I attempted to mount some sort of defence: “I’ve got a right to say…” But Shaz, having spotted my unfortunately American passport, interrupted – “Maybe in America you do.” In my mind I add “bitch!” to the end of of that.
I feebly attempted to point out that I am actually a dual citizen, but she seemed unswayed by my claims of transnational human rights. I was clearly at least partly contaminated, and at any rate a real Brit would surely have shown more respect for airport procedure. I needed to be put in my place, filthy, complaining, semi-American that I was.
I asked to see the manager – there was apparently no one more senior in the entirety of Heathrow. I asked for her name – “You don’t need my name.” It was, fortunately, on her nametag.
“No one can do anything about it, least of all express slight frustration with procedure to the Pol Pot of gate B44”
When I eventually got onto the plane, I attempted to complain. The incredibly helpful and sympathetic staff said that this firstly happened all the time, and secondly was nothing to do with them. This brings me, tortuously, to my point. Though I was flying BA, the security staff were from the BAA, no relation. Of course, BA staff have to be sympathetic and helpful. If they aren’t, you’ll go fly with someone else. But good luck trying to get anywhere without passing through the clutches of the BAA. They run every major airport. As a result, their security procedures can be as annoying as they like, and no one can do anything about it, least of all express slight frustration with procedure to the Pol Pot of gate B44. That is, unless you feel like walking to New York.
It is this kind of monopoly situation that gives rise to a company in which employees, instead of responding to complaints, put down and threaten customers for making them. Can you imagine going to a restaurant, sending back a dish, and being imprisoned by the waiter until you apologised?
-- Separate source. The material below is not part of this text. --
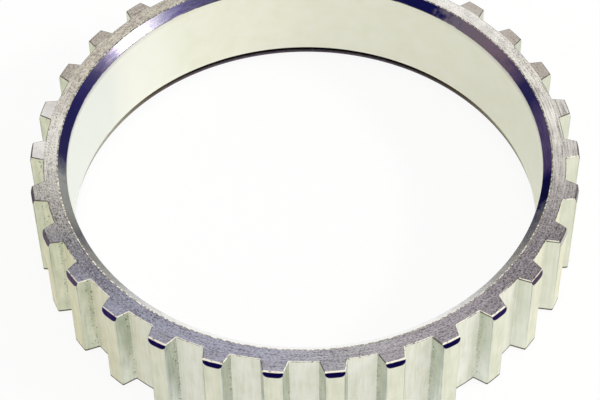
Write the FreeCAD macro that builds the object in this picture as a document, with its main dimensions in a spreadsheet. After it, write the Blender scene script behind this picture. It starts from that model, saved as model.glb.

Add to the lack of competition the fact that BAA security officials are in a position of power, often have to perform repetitive work, and that people are very
keen not to be booted off of their flight, and you have a recipe for a legion of petty tyrants who can harass anyone that they don’t like the look of.
Thus, my conclusion: The BAA should be dismantled, so that I can make remarks under my breath while being forced to take off my shoes for the nth time, and then proceed onto my flight unhindered by Sharon and her shadowy cabal of Heathrow Hitlers.
Point made, but I hear you cry, “How did you get on to the plane?!”
I would love to say that I about faced and sprinted into the plane, Shazza hanging on to my ankle as I boarded barefoot, finally free of those damn shoes and their embarassing foibles, but no. Of course, being spineless, I gave up and apologised, and walked on with my tail between my legs, resolving to write a pithy article about it on the flight.